## What you have to do
Copy out precisely the lines beginning at the line that contains "# Writing the pieces" and ending at the line that contains "cad_parts[obj.name] = obj", including both.

## Records supplied
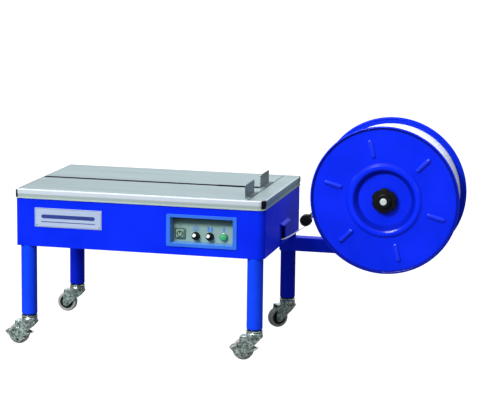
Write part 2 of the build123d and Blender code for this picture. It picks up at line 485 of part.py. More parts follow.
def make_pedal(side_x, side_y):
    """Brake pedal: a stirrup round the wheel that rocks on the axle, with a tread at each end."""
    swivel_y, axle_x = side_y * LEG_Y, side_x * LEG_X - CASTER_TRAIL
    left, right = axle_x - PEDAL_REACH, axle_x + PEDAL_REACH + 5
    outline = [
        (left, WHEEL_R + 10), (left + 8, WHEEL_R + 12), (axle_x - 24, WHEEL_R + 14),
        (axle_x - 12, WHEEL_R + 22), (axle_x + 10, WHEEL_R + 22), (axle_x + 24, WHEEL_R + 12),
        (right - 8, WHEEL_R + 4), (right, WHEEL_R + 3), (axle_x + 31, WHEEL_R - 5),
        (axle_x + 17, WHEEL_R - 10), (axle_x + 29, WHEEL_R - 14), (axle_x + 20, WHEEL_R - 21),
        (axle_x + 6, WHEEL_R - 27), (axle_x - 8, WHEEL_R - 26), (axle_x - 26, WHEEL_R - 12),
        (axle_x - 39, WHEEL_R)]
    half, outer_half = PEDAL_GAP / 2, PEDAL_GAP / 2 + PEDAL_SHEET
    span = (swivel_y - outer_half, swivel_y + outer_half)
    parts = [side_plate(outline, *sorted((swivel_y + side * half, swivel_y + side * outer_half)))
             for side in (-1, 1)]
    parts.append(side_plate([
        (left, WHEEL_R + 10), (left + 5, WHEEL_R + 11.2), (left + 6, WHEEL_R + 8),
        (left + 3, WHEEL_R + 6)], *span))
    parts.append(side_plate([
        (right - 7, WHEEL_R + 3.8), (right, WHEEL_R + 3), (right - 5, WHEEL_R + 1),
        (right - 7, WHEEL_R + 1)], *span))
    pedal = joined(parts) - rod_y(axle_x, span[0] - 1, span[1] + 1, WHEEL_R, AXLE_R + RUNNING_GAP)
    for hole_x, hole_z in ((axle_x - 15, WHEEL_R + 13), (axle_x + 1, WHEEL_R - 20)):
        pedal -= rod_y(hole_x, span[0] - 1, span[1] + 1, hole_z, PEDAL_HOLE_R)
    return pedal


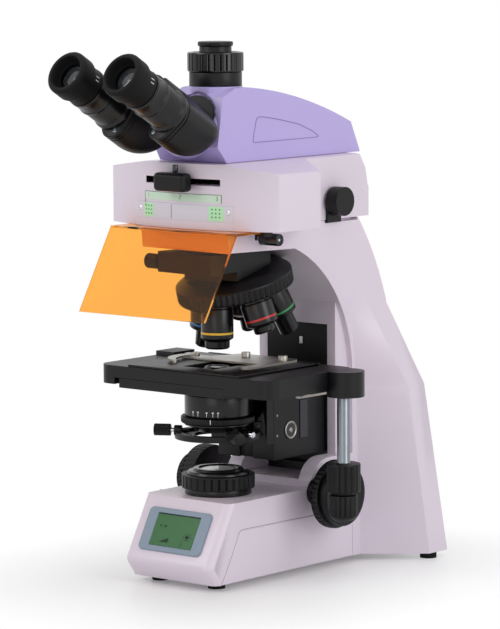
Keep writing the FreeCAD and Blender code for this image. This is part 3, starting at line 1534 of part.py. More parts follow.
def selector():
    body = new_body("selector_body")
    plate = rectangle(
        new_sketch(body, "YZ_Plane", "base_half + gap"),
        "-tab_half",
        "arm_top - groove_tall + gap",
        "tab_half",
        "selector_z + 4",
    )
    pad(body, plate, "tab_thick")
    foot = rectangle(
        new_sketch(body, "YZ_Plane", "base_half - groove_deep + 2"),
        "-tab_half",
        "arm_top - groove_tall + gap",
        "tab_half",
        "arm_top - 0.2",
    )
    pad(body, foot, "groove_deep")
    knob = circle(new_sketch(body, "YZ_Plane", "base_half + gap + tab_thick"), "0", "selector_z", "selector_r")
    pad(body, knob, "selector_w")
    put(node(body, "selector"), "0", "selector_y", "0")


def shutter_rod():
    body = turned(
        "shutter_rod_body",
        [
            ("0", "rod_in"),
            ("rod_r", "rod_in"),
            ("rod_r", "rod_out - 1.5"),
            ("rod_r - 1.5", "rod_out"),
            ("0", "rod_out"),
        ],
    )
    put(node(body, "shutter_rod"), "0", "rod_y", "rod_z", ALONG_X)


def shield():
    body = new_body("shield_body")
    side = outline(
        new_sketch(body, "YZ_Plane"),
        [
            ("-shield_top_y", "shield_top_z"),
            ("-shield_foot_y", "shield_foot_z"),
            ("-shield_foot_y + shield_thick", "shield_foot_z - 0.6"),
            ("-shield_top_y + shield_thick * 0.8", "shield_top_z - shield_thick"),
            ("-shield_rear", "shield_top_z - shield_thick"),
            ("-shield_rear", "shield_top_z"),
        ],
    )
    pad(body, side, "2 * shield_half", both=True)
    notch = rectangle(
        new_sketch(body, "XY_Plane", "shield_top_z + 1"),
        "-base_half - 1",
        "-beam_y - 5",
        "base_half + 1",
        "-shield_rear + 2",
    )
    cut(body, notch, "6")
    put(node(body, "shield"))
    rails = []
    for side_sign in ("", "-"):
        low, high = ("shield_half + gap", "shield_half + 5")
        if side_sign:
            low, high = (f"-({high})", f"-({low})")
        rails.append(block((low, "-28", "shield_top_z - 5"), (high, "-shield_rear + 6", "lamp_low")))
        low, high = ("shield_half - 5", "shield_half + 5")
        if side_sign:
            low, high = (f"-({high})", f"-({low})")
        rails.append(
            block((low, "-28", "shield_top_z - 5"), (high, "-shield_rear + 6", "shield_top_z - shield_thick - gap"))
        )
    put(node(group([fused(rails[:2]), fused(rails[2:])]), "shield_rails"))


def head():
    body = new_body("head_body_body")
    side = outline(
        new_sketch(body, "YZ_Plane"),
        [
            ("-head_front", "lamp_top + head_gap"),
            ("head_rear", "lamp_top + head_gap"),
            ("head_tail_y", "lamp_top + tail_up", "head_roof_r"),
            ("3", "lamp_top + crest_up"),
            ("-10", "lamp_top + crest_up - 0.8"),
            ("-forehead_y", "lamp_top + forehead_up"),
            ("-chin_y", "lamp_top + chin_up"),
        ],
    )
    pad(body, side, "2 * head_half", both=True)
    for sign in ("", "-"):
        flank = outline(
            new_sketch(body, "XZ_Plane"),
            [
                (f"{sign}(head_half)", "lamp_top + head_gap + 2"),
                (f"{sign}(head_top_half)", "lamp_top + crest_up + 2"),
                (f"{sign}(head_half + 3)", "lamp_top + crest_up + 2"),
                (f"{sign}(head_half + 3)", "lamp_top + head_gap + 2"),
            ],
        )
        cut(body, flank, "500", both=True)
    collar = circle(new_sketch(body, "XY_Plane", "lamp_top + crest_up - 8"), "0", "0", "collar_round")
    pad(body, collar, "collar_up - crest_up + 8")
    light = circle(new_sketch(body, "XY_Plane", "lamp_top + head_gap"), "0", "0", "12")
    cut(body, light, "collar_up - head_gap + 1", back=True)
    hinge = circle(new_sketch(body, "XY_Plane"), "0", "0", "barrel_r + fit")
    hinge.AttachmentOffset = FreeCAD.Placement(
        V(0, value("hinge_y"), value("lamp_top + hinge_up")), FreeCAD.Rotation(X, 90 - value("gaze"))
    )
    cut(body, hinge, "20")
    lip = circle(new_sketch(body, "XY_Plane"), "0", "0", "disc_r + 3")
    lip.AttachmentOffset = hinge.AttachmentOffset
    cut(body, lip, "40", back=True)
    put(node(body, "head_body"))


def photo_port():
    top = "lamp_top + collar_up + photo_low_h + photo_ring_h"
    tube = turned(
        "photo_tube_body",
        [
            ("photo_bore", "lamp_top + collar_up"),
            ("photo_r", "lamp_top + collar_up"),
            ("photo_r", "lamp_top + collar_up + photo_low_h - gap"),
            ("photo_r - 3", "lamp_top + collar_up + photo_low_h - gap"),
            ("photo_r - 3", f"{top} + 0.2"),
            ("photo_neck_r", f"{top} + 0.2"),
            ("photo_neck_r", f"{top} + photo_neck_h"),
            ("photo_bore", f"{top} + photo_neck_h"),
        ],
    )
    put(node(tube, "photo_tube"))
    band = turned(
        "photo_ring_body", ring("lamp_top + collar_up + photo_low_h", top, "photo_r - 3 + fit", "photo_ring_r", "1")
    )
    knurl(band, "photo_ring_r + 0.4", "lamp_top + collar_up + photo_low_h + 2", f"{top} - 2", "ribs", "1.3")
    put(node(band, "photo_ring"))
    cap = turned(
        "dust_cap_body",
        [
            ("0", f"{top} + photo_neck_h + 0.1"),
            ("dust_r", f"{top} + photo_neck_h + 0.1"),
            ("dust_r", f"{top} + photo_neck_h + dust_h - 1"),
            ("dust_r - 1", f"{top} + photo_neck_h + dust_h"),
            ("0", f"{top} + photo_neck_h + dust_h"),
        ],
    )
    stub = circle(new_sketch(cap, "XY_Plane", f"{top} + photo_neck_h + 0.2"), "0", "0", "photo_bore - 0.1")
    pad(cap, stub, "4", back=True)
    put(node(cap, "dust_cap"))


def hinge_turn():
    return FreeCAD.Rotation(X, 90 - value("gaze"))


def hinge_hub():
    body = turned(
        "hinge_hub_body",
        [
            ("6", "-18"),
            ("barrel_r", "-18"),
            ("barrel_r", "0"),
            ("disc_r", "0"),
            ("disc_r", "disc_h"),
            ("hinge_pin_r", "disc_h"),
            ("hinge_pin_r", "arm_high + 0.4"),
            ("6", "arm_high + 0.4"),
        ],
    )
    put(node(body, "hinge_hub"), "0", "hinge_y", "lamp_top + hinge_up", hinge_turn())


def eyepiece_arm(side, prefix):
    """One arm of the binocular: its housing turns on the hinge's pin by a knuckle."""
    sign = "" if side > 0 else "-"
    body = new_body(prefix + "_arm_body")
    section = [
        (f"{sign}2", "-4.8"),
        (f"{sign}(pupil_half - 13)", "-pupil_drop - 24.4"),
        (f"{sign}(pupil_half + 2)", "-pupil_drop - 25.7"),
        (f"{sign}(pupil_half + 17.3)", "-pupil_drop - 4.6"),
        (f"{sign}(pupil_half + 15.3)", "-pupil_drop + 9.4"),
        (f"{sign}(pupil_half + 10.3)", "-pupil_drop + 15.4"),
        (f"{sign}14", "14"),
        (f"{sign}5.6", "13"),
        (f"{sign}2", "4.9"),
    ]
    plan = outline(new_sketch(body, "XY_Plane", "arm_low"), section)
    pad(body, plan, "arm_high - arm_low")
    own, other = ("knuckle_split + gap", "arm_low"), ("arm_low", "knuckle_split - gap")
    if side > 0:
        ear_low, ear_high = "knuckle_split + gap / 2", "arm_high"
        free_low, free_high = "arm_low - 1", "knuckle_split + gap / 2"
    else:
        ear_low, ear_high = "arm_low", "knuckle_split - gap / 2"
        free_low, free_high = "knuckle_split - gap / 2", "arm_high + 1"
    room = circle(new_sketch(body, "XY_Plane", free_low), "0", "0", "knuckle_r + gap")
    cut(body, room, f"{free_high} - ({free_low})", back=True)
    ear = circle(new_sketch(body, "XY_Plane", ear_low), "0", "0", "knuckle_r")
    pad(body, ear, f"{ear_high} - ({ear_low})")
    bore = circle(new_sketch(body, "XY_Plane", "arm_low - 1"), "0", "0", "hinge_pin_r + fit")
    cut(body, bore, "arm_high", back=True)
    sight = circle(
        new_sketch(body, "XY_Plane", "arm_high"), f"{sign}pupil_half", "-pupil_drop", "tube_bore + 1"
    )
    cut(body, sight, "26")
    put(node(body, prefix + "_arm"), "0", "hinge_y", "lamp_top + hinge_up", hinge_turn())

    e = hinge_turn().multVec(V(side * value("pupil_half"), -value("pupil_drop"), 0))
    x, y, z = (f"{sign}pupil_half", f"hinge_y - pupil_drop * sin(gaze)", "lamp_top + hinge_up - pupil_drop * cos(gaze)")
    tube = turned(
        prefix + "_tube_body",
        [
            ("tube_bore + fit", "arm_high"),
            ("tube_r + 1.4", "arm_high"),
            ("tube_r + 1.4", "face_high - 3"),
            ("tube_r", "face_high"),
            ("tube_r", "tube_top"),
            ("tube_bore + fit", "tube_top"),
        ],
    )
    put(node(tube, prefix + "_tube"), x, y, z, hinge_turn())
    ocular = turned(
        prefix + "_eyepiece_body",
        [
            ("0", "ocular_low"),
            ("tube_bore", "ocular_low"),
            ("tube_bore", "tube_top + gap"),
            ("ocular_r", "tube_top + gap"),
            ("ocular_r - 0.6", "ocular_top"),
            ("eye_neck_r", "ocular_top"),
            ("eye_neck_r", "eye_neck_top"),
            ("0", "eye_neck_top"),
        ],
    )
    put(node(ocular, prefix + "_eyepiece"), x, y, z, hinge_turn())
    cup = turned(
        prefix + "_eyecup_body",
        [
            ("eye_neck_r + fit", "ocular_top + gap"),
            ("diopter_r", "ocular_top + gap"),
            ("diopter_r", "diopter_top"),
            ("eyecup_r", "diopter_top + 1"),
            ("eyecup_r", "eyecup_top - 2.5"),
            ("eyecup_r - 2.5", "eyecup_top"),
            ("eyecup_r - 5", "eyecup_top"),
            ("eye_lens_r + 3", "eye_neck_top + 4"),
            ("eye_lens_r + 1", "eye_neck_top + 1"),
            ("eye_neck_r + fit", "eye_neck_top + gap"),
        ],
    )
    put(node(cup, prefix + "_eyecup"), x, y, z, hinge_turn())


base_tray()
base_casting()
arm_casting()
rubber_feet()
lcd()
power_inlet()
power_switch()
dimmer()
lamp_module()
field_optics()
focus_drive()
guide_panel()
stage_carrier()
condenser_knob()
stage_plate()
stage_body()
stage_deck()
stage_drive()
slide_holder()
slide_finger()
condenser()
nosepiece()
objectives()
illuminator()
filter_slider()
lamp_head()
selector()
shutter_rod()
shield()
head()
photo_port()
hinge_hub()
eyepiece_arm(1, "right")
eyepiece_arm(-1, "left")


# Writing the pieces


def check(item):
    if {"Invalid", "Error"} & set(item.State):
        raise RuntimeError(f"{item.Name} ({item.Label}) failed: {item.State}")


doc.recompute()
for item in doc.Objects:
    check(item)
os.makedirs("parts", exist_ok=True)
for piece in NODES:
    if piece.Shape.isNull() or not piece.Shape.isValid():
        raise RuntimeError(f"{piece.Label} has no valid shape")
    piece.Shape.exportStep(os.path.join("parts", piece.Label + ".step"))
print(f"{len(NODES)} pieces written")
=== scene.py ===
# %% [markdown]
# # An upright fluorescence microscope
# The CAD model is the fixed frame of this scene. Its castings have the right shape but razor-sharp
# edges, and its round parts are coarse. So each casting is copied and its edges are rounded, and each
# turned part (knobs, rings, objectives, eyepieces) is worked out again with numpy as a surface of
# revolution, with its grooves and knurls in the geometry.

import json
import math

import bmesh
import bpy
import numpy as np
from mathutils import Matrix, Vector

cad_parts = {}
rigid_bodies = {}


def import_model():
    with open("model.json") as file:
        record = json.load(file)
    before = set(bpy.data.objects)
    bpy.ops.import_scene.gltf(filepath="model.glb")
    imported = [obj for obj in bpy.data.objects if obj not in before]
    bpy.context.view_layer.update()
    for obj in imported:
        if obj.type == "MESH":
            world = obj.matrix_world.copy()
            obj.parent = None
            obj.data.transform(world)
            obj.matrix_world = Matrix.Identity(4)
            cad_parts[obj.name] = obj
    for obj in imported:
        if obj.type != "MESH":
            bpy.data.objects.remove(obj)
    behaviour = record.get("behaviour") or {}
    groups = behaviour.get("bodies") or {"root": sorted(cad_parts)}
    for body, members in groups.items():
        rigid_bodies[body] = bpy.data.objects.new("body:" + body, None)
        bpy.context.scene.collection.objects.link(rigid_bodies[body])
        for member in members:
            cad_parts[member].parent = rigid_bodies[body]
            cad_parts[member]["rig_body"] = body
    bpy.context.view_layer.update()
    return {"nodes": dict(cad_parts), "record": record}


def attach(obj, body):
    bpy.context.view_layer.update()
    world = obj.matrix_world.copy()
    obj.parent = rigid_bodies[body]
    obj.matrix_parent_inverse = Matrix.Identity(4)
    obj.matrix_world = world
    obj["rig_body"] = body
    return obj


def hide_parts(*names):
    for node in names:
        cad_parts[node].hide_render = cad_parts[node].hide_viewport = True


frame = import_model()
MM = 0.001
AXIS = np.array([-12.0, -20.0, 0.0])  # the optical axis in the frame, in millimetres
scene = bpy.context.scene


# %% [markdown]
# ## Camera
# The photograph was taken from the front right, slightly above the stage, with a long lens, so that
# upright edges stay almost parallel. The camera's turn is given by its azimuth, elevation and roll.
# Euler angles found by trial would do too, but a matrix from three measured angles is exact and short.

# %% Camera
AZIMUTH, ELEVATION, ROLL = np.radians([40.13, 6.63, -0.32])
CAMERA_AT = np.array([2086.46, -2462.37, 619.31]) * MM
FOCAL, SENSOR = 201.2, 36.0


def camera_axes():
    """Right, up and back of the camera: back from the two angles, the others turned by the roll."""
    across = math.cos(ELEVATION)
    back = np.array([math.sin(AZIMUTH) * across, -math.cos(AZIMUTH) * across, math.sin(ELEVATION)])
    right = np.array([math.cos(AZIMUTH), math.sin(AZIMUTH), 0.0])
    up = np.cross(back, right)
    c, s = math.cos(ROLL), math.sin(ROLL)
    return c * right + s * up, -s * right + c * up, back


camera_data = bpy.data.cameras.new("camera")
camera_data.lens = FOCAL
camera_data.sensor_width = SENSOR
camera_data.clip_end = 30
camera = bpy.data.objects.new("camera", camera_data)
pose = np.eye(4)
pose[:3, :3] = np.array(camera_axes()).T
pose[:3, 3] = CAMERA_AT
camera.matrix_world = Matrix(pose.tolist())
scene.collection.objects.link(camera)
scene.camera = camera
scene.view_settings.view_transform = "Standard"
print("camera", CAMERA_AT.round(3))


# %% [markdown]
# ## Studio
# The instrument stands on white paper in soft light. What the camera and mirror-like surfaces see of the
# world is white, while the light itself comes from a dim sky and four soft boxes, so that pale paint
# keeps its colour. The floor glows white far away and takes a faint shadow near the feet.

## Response
# Writing the pieces


def check(item):
    if {"Invalid", "Error"} & set(item.State):
        raise RuntimeError(f"{item.Name} ({item.Label}) failed: {item.State}")


doc.recompute()
for item in doc.Objects:
    check(item)
os.makedirs("parts", exist_ok=True)
for piece in NODES:
    if piece.Shape.isNull() or not piece.Shape.isValid():
        raise RuntimeError(f"{piece.Label} has no valid shape")
    piece.Shape.exportStep(os.path.join("parts", piece.Label + ".step"))
print(f"{len(NODES)} pieces written")
=== scene.py ===
# %% [markdown]
# # An upright fluorescence microscope
# The CAD model is the fixed frame of this scene. Its castings have the right shape but razor-sharp
# edges, and its round parts are coarse. So each casting is copied and its edges are rounded, and each
# turned part (knobs, rings, objectives, eyepieces) is worked out again with numpy as a surface of
# revolution, with its grooves and knurls in the geometry.

import json
import math

import bmesh
import bpy
import numpy as np
from mathutils import Matrix, Vector

cad_parts = {}
rigid_bodies = {}


def import_model():
    with open("model.json") as file:
        record = json.load(file)
    before = set(bpy.data.objects)
    bpy.ops.import_scene.gltf(filepath="model.glb")
    imported = [obj for obj in bpy.data.objects if obj not in before]
    bpy.context.view_layer.update()
    for obj in imported:
        if obj.type == "MESH":
            world = obj.matrix_world.copy()
            obj.parent = None
            obj.data.transform(world)
            obj.matrix_world = Matrix.Identity(4)
            cad_parts[obj.name] = obj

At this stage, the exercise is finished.